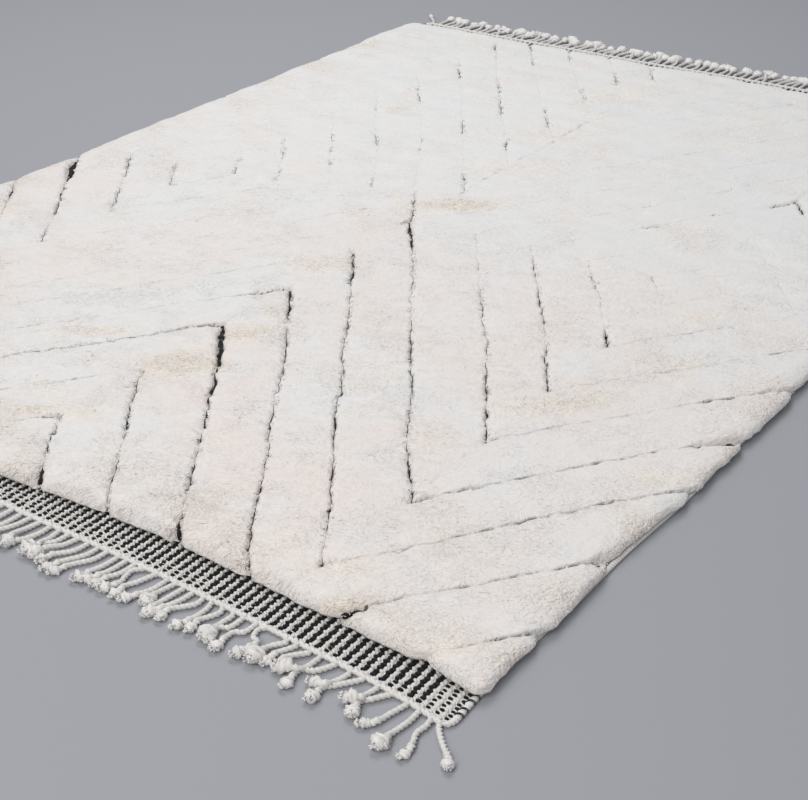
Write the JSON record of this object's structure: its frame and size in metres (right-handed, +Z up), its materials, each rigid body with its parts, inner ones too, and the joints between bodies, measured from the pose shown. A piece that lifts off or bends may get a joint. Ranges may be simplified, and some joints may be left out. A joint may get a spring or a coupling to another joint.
{
  "type": "beni ourain rug",
  "caption": "Thick ivory hand-knotted wool rug with concentric diamond lines, black and white flatwoven end bands, overcast selvedges and knotted cord fringes, lying flat.",
  "frame": {"origin": "on the floor under the middle of the whole rug, tassels included", "axes": "+X across the rug, +Y along it from the near fringe to the far fringe, +Z up from the floor"},
  "size_m": [2.08, 3.02, 0.031],
  "materials": {
    "pile_wool": "long soft ivory wool pile with thin black yarn lines",
    "band_wool": "flatwoven black and white wool ribs",
    "fringe_wool": "twisted two-ply white wool cords",
    "selvedge_wool": "thick white wool wrapping with thin black threads at the corners"
  },
  "bodies": {
    "root": {"pile_field": "pile_wool", "end_band_near": "band_wool", "end_band_far": "band_wool", "fringe_near": "fringe_wool", "fringe_far": "fringe_wool", "selvedge_left": "selvedge_wool", "selvedge_right": "selvedge_wool"}
  },
  "joints": []
}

- - -

# Goal
Reproduce each line of the material above precisely.

# Result for this exercise
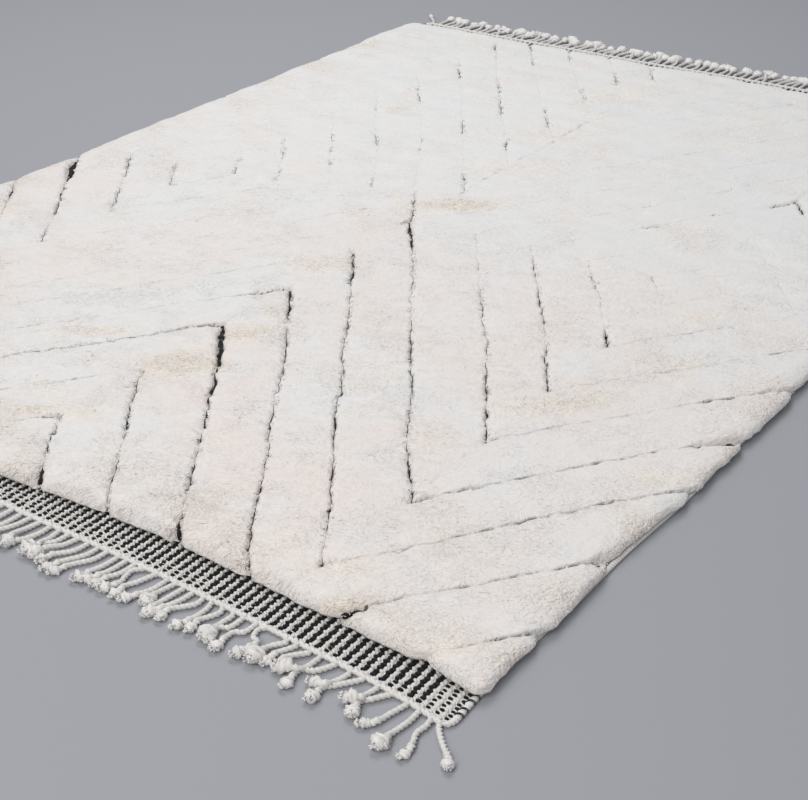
Write the JSON record of this object's structure: its frame and size in metres (right-handed, +Z up), its materials, each rigid body with its parts, inner ones too, and the joints between bodies, measured from the pose shown. A piece that lifts off or bends may get a joint. Ranges may be simplified, and some joints may be left out. A joint may get a spring or a coupling to another joint.
{
  "type": "beni ourain rug",
  "caption": "Thick ivory hand-knotted wool rug with concentric diamond lines, black and white flatwoven end bands, overcast selvedges and knotted cord fringes, lying flat.",
  "frame": {"origin": "on the floor under the middle of the whole rug, tassels included", "axes": "+X across the rug, +Y along it from the near fringe to the far fringe, +Z up from the floor"},
  "size_m": [2.08, 3.02, 0.031],
  "materials": {
    "pile_wool": "long soft ivory wool pile with thin black yarn lines",
    "band_wool": "flatwoven black and white wool ribs",
    "fringe_wool": "twisted two-ply white wool cords",
    "selvedge_wool": "thick white wool wrapping with thin black threads at the corners"
  },
  "bodies": {
    "root": {"pile_field": "pile_wool", "end_band_near": "band_wool", "end_band_far": "band_wool", "fringe_near": "fringe_wool", "fringe_far": "fringe_wool", "selvedge_left": "selvedge_wool", "selvedge_right": "selvedge_wool"}
  },
  "joints": []
}